> _Source material_:
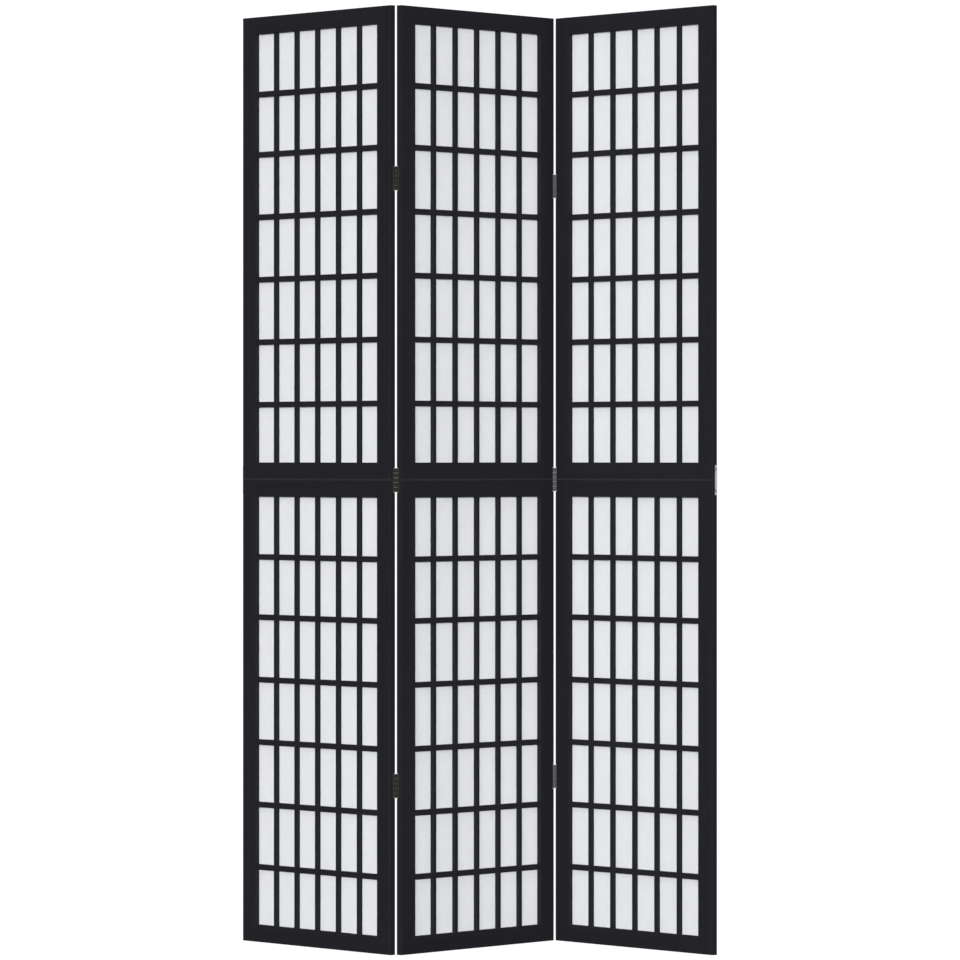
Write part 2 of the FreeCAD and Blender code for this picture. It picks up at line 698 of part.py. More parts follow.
hinge_heights = (half_height - lower_reach, half_height, half_height + upper_reach)
three_knuckle_leaf = make_leaf("three_knuckle_leaf", 0)
two_knuckle_leaf = make_leaf("two_knuckle_leaf", 1)
joining_plate = make_plate()
wood_screw = make_screw()
hinge_pin = make_pin()

# A leaf is made for a panel on its right with the pin in front; half turns about an
# axis bring it to the other edges and faces.
half_turn = {
    ("left", "front"): Rotation(),
    ("left", "back"): Rotation(Vector(1, 0, 0), 180),
    ("right", "front"): Rotation(Vector(0, 1, 0), 180),
    ("right", "back"): Rotation(Vector(0, 0, 1), 180),
}
leaf_nodes = [
    ("left", "right", three_knuckle_leaf, left_pin_on_left, "left_fold_leaves_on_left"),
    ("middle", "left", two_knuckle_leaf, left_pin_on_middle, "left_fold_leaves_on_middle"),
    ("middle", "right", three_knuckle_leaf, right_pin_on_middle, "right_fold_leaves_on_middle"),
    ("right", "left", two_knuckle_leaf, right_pin_on_right, "right_fold_leaves_on_right"),
]
screw_places = {"left": [], "middle": [], "right": []}
leaf_screw_y = pin_offset + leaf_width - leaf_screw_inset

for panel, hand, leaf, pin_point, name in leaf_nodes:
    turn = half_turn[(hand, edge_fittings[(panel, hand)][1])]
    places = []
    for height in hinge_heights:
        place = Placement(pin_point + Vector(0, 0, height), turn)
        places.append(place)
        for sign in (1, -1):
            hole = shift(pin_gap, leaf_screw_y, sign * leaf_screw_spread / 2)
            screw_places[panel].append(place.multiply(hole))
    sub_part(copies(name, leaf, places, panel_places[panel]), name)

for name, panel, pin_point in (("left_fold_pins", "left", left_pin_on_left),
                               ("right_fold_pins", "middle", right_pin_on_middle)):
    places = []
    for height in hinge_heights:
        foot = height - hinge_height / 2 - pin_proud
        places.append(shift(pin_point.x, pin_point.y, foot))
    sub_part(copies(name, hinge_pin, places, panel_places[panel]), name)

# The plates are let into the outer edges, proud of the wood.
seat_depth = plate_thickness - plate_proud
plate_middle = plate_edge + plate_width / 2
plate_places = {
    "left": Placement(Vector(seat_depth, plate_middle, half_height), Rotation()),
    "right": Placement(Vector(panel_width - seat_depth, frame_thickness - plate_middle,
                              half_height), Rotation(Vector(0, 0, 1), 180)),
}
for panel, place in plate_places.items():
    name = panel + "_joining_plate"
    sub_part(copies(name, joining_plate, [place], panel_places[panel]), name)
    for sign in (1, -1):
        hole = shift(-plate_thickness, 0, sign * plate_screw_spread / 2)
        screw_places[panel].append(place.multiply(hole))

for panel, places in screw_places.items():
    name = panel + "_panel_screws"
    sub_part(copies(name, wood_screw, places, panel_places[panel]), name)

# ---- check and write ----

doc.recompute()
for thing in doc.Objects:
    if "Invalid" in thing.State or "Error" in thing.State:
        raise RuntimeError("failed: " + thing.Name)
    if thing.TypeId == "PartDesign::Pocket":
        before = thing.BaseFeature.Shape.Volume
        if before - thing.Shape.Volume < 0.01:
            raise RuntimeError("cuts nothing: " + thing.Name)

whole = FreeCAD.BoundBox()
for thing in sub_parts:
    if thing.Shape.isNull() or not thing.Shape.isValid():
        raise RuntimeError("bad shape: " + thing.Label)
    whole.add(thing.Shape.BoundBox)
    thing.Shape.exportStep("parts/" + thing.Label + ".step")

print("nodes", len(sub_parts), "solids", sum(len(thing.Shape.Solids) for thing in sub_parts))
print("box low", round(whole.XMin, 3), round(whole.YMin, 3), round(whole.ZMin, 3))
print("box high", round(whole.XMax, 3), round(whole.YMax, 3), round(whole.ZMax, 3))
print("left fold pin", round(left_fold_pin.x, 4), round(left_fold_pin.y, 4))
print("right fold pin", round(right_fold_pin.x, 4), round(right_fold_pin.y, 4))
print("folds from", round(2 * rest_angle - 180, 3), "to", round(2 * rest_angle, 3), "degrees")
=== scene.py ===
# Three-panel shoji folding screen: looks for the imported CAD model, in metres.
import json
import math
import bmesh
import bpy
from mathutils import Matrix, Vector, noise


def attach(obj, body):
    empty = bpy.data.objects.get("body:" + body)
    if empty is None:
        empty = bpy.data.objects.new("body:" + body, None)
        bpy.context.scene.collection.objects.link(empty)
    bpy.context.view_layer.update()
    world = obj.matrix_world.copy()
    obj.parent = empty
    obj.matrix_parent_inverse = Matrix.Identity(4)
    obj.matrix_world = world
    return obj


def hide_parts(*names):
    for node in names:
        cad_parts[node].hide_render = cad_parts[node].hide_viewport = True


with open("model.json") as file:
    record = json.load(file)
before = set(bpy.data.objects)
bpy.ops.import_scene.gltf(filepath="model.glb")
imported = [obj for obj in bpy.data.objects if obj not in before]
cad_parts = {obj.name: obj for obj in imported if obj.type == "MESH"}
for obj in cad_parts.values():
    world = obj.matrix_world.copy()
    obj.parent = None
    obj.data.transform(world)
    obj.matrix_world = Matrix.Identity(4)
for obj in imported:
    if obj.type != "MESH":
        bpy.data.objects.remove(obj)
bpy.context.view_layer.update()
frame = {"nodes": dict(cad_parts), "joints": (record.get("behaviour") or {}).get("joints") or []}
print("frame loaded:", len(frame["nodes"]), "nodes")

screen = {  # its own sizes, as in the CAD frame
    "panelWidth": 0.4012,
    "halfHeight": 0.850,
    "thickness": 0.012,
    "stileWidth": 0.0352,
    "railHeight": 0.0314,
    "fold": frame["joints"][0]["range_deg"][1] / 2,  # degrees each panel stands off X
    "spacing": 2 * abs(frame["joints"][0]["pos_m"][0]),  # from one panel's middle to the next
}
foldAxes = {joint["name"]: Vector(joint["pos_m"]) for joint in frame["joints"]}
halves = {"lower": 0.0, "upper": screen["halfHeight"]}
panels = {"left": -1, "middle": 0, "right": 1}
openingWidth = screen["panelWidth"] - 2 * screen["stileWidth"]
openingHeight = screen["halfHeight"] - 2 * screen["railHeight"]
hair = 1e-6  # places nearer than this count as the same


def panelTurn(panel):
    return math.radians(screen["fold"] if panel == "middle" else -screen["fold"])


def panelMatrix(panel):  # from across, front to back and up to the screen's own frame
    middle = Vector((screen["panelWidth"] / 2, screen["thickness"] / 2, 0))
    place = Matrix.Translation((panels[panel] * screen["spacing"], 0, 0))
    return place @ Matrix.Rotation(panelTurn(panel), 4, "Z") @ Matrix.Translation(-middle)


# small helpers for node trees

def setInputs(tree, node, inputs):  # a socket is linked, a plain value is set
    for name, value in inputs.items():
        socket = node.inputs[name]
        if isinstance(value, bpy.types.NodeSocket):
            tree.links.new(value, socket)
        else:
            socket.default_value = value


def addNode(tree, kind, inputs=None, **settings):
    node = tree.nodes.new(kind)
    for name, value in settings.items():
        setattr(node, name, value)
    setInputs(tree, node, inputs or {})
    return node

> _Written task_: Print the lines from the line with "# ---- check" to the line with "record = json.load(file)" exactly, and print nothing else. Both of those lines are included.

> _Full output_:
# ---- check and write ----

doc.recompute()
for thing in doc.Objects:
    if "Invalid" in thing.State or "Error" in thing.State:
        raise RuntimeError("failed: " + thing.Name)
    if thing.TypeId == "PartDesign::Pocket":
        before = thing.BaseFeature.Shape.Volume
        if before - thing.Shape.Volume < 0.01:
            raise RuntimeError("cuts nothing: " + thing.Name)

whole = FreeCAD.BoundBox()
for thing in sub_parts:
    if thing.Shape.isNull() or not thing.Shape.isValid():
        raise RuntimeError("bad shape: " + thing.Label)
    whole.add(thing.Shape.BoundBox)
    thing.Shape.exportStep("parts/" + thing.Label + ".step")

print("nodes", len(sub_parts), "solids", sum(len(thing.Shape.Solids) for thing in sub_parts))
print("box low", round(whole.XMin, 3), round(whole.YMin, 3), round(whole.ZMin, 3))
print("box high", round(whole.XMax, 3), round(whole.YMax, 3), round(whole.ZMax, 3))
print("left fold pin", round(left_fold_pin.x, 4), round(left_fold_pin.y, 4))
print("right fold pin", round(right_fold_pin.x, 4), round(right_fold_pin.y, 4))
print("folds from", round(2 * rest_angle - 180, 3), "to", round(2 * rest_angle, 3), "degrees")
=== scene.py ===
# Three-panel shoji folding screen: looks for the imported CAD model, in metres.
import json
import math
import bmesh
import bpy
from mathutils import Matrix, Vector, noise


def attach(obj, body):
    empty = bpy.data.objects.get("body:" + body)
    if empty is None:
        empty = bpy.data.objects.new("body:" + body, None)
        bpy.context.scene.collection.objects.link(empty)
    bpy.context.view_layer.update()
    world = obj.matrix_world.copy()
    obj.parent = empty
    obj.matrix_parent_inverse = Matrix.Identity(4)
    obj.matrix_world = world
    return obj


def hide_parts(*names):
    for node in names:
        cad_parts[node].hide_render = cad_parts[node].hide_viewport = True


with open("model.json") as file:
    record = json.load(file)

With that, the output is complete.